--- Begin ---
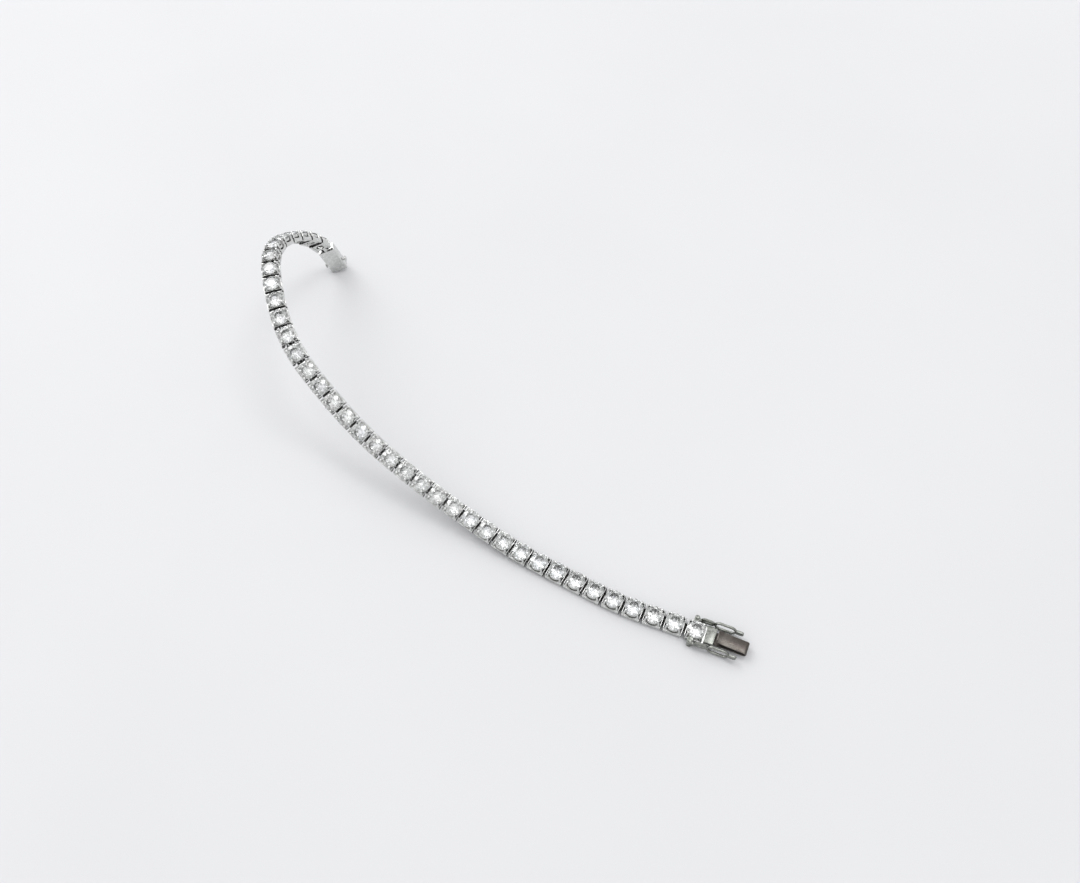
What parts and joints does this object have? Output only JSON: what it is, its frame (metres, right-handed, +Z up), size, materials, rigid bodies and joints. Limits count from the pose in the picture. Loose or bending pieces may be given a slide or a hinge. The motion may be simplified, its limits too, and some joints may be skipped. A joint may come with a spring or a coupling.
{
  "type": "tennis bracelet",
  "caption": "Unfastened bracelet of hinged four-claw links with round stones, draped over a wrist; spring tongue with two figure-eight safety latches at one end, clasp box at the other.",
  "frame": {"origin": "where the underside of the top link sits on the wrist", "axes": "+Z up from the wrist; -Y towards the side of the wrist on which the bracelet runs out to the clasp tongue; +X towards the tongue end, along the forearm axis"},
  "size_m": [0.1146, 0.1201, 0.0303],
  "materials": {
    "white_metal": "polished white metal, lightly scratched",
    "latch_metal": "drawn white-metal wire, satin to bright",
    "spring_metal": "rolled spring strip, darkened and finely brushed",
    "stone": "clear brilliant-cut stone"
  },
  "bodies": {
    "bracelet": {"link_01": "white_metal", "link_02": "white_metal", "link_03": "white_metal", "link_04": "white_metal", "link_05": "white_metal", "link_06": "white_metal", "link_07": "white_metal", "link_08": "white_metal", "link_09": "white_metal", "link_10": "white_metal", "link_11": "white_metal", "link_12": "white_metal", "link_13": "white_metal", "link_14": "white_metal", "link_15": "white_metal", "link_16": "white_metal", "link_17": "white_metal", "link_18": "white_metal", "link_19": "white_metal", "link_20": "white_metal", "link_21": "white_metal", "link_22": "white_metal", "link_23": "white_metal", "link_24": "white_metal", "link_25": "white_metal", "link_26": "white_metal", "link_27": "white_metal", "link_28": "white_metal", "link_29": "white_metal", "link_30": "white_metal", "link_31": "white_metal", "link_32": "white_metal", "link_33": "white_metal", "link_34": "white_metal", "link_35": "white_metal", "link_36": "white_metal", "clasp_head": "white_metal", "clasp_tongue": "spring_metal", "latch_pin_left": "latch_metal", "latch_pin_right": "latch_metal", "clasp_box": "white_metal"},
    "left_latch": {"latch_left": "latch_metal"},
    "right_latch": {"latch_right": "latch_metal"}
  },
  "joints": [
    {"name": "left_latch_hinge", "type": "hinge", "parent": "bracelet", "child": "left_latch", "pos_m": [0.09989, -0.07744, -0.0266], "axis": [0, 0, 1], "range_deg": [0, 110]},
    {"name": "right_latch_hinge", "type": "hinge", "parent": "bracelet", "child": "right_latch", "pos_m": [0.09763, -0.083, -0.0266], "axis": [0, 0, -1], "range_deg": [0, 110]}
  ]
}
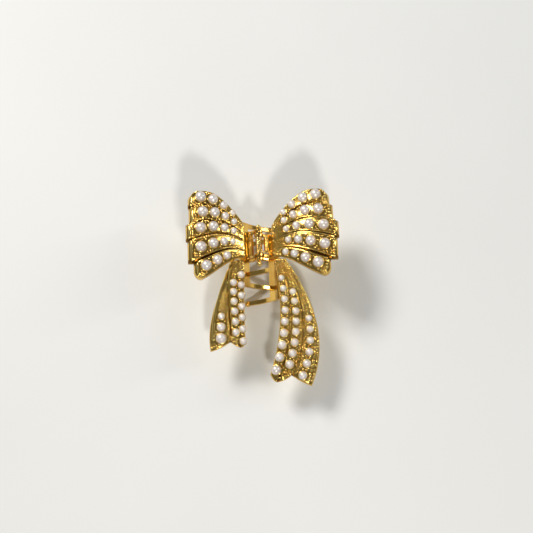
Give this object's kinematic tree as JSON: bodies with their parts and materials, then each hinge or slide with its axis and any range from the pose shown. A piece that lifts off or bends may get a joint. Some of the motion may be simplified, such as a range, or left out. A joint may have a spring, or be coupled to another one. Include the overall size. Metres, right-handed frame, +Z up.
{
  "type": "bow hair claw clip",
  "caption": "Spring-loaded bow-shaped hair claw: two gold claw halves on a hinge pin, each with a pleated bow loop as its lever and a ribbon tail set with round pearls.",
  "frame": {"origin": "middle of the footprint, on the surface that the claw tips stand on", "axes": "+Z up from the claw tips to the bow, +Y along the hinge pin towards the top of the bow, +X to the right loop"},
  "size_m": [0.0588, 0.0753, 0.0305],
  "materials": {
    "polished_gold": "mirror-polished gold plate",
    "bow_gold": "bright gold plate, beaded and ribbed",
    "pin_gold": "bright gold plate",
    "spring_gold": "gold-coloured spring wire",
    "pearl": "pearlescent, glossy"
  },
  "bodies": {
    "left_half": {"left_claw_frame": "polished_gold", "left_loop": "bow_gold", "left_tail": "bow_gold", "left_loop_pearls_1": "pearl", "left_loop_pearls_2": "pearl", "left_loop_pearls_3": "pearl", "left_loop_pearls_4": "pearl", "left_loop_pearls_5": "pearl", "left_tail_pearls_inner": "pearl", "left_tail_pearls_middle": "pearl", "left_tail_pearls_outer": "pearl", "hinge_pin": "pin_gold", "pin_cap": "pin_gold", "torsion_spring": "spring_gold"},
    "right_half": {"right_claw_frame": "polished_gold", "right_loop": "bow_gold", "right_tail": "bow_gold", "right_loop_pearls_1": "pearl", "right_loop_pearls_2": "pearl", "right_loop_pearls_3": "pearl", "right_loop_pearls_4": "pearl", "right_loop_pearls_5": "pearl", "right_tail_pearls_inner": "pearl", "right_tail_pearls_middle": "pearl", "right_tail_pearls_outer": "pearl"}
  },
  "joints": [
    {"name": "jaw_hinge", "type": "hinge", "parent": "left_half", "child": "right_half", "pos_m": [-0.0015, 0, 0.02095], "axis": [0, -1, 0], "range_deg": [0, 75], "stiffness_Nm_per_rad": 0.08, "springref_deg": -57.3, "deforming": ["torsion_spring"]}
  ]
}
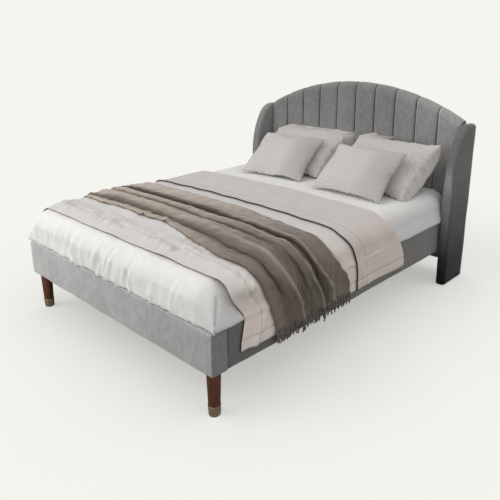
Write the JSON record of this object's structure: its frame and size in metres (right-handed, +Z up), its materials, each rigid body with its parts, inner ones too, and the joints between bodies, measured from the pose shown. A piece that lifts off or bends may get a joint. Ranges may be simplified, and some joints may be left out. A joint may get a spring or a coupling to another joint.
{
  "type": "upholstered wing bed",
  "caption": "Upholstered bed with an arched, channelled headboard between floor-length wings, turned front legs, slatted deck, mattress, duvet, throw and pillows.",
  "frame": {"origin": "on the floor, at the middle of the bed's overall length and width", "axes": "+Z up; +Y from the foot of the bed to the headboard; +X to the right of someone standing at the foot and looking at the headboard"},
  "size_m": [1.74, 2.2, 1.254],
  "materials": {
    "grey_velvet": "short-pile upholstery velvet with a soft, mottled nap",
    "black_nylon": "moulded nylon glide",
    "walnut": "dark red-brown stain, satin",
    "aged_brass": "antiqued, lightly hammered",
    "zinc_steel": "zinc plated",
    "pine": "planed, untreated",
    "white_cotton": "fitted cotton sheet, matt",
    "greige_sateen": "sateen, soft sheen",
    "taupe_plush": "plush pile with a twisted fringe",
    "linen": "washed linen, matt",
    "ribbed_cotton": "finely ribbed weave, matt"
  },
  "bodies": {
    "bed_frame": {"headboard_core": "grey_velvet", "headboard_back_panel": "grey_velvet", "headboard_channel_01": "grey_velvet", "headboard_channel_02": "grey_velvet", "headboard_channel_03": "grey_velvet", "headboard_channel_04": "grey_velvet", "headboard_channel_05": "grey_velvet", "headboard_channel_06": "grey_velvet", "headboard_channel_07": "grey_velvet", "headboard_channel_08": "grey_velvet", "headboard_channel_09": "grey_velvet", "headboard_channel_10": "grey_velvet", "foot_rail": "grey_velvet", "head_cleat": "pine", "centre_beam": "pine", "slat_01": "pine", "slat_02": "pine", "slat_03": "pine", "slat_04": "pine", "slat_05": "pine", "slat_06": "pine", "slat_07": "pine", "slat_08": "pine", "slat_09": "pine", "slat_10": "pine", "centre_leg_front": "pine", "centre_leg_rear": "pine", "wing_left": "grey_velvet", "wing_glide_left": "black_nylon", "side_rail_left": "grey_velvet", "slat_ledger_left": "pine", "front_leg_left": "walnut", "leg_ferrule_left": "aged_brass", "corner_block_left": "pine", "leg_bolt_left": "zinc_steel", "foot_bolt_left": "zinc_steel", "head_bracket_left": "zinc_steel", "head_bolt_left_lower": "zinc_steel", "head_bolt_left_upper": "zinc_steel", "wing_right": "grey_velvet", "wing_glide_right": "black_nylon", "side_rail_right": "grey_velvet", "slat_ledger_right": "pine", "front_leg_right": "walnut", "leg_ferrule_right": "aged_brass", "corner_block_right": "pine", "leg_bolt_right": "zinc_steel", "foot_bolt_right": "zinc_steel", "head_bracket_right": "zinc_steel", "head_bolt_right_lower": "zinc_steel", "head_bolt_right_upper": "zinc_steel"},
    "mattress_set": {"mattress": "white_cotton", "duvet": "greige_sateen", "throw": "taupe_plush"},
    "pillow_left": {"pillow_left": "linen"},
    "pillow_right": {"pillow_right": "linen"},
    "cushion_left": {"cushion_left": "ribbed_cotton"},
    "cushion_right": {"cushion_right": "ribbed_cotton"},
    "levelling_foot_front": {"levelling_foot_front": "zinc_steel"},
    "levelling_foot_rear": {"levelling_foot_rear": "zinc_steel"}
  },
  "joints": [
    {"name": "mattress_lift", "type": "slide", "parent": "bed_frame", "child": "mattress_set", "axis": [0, 0, 1], "range_m": [0, 0.3]},
    {"name": "pillow_left_lift", "type": "slide", "parent": "mattress_set", "child": "pillow_left", "axis": [0, 0, 1], "range_m": [0, 0.35]},
    {"name": "cushion_left_lift", "type": "slide", "parent": "pillow_left", "child": "cushion_left", "axis": [0, 0, 1], "range_m": [0, 0.35]},
    {"name": "pillow_right_lift", "type": "slide", "parent": "mattress_set", "child": "pillow_right", "axis": [0, 0, 1], "range_m": [0, 0.35]},
    {"name": "cushion_right_lift", "type": "slide", "parent": "pillow_right", "child": "cushion_right", "axis": [0, 0, 1], "range_m": [0, 0.35]},
    {"name": "levelling_foot_front_screw", "type": "slide", "parent": "bed_frame", "child": "levelling_foot_front", "axis": [0, 0, -1], "range_m": [0, 0.015]},
    {"name": "levelling_foot_rear_screw", "type": "slide", "parent": "bed_frame", "child": "levelling_foot_rear", "axis": [0, 0, -1], "range_m": [0, 0.015]}
  ]
}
--- End ---
Identify every line above that includes the word "shown", and show those lines.

REPLY TO THE EXERCISE:
Give this object's kinematic tree as JSON: bodies with their parts and materials, then each hinge or slide with its axis and any range from the pose shown. A piece that lifts off or bends may get a joint. Some of the motion may be simplified, such as a range, or left out. A joint may have a spring, or be coupled to another one. Include the overall size. Metres, right-handed frame, +Z up.
Write the JSON record of this object's structure: its frame and size in metres (right-handed, +Z up), its materials, each rigid body with its parts, inner ones too, and the joints between bodies, measured from the pose shown. A piece that lifts off or bends may get a joint. Ranges may be simplified, and some joints may be left out. A joint may get a spring or a coupling to another joint.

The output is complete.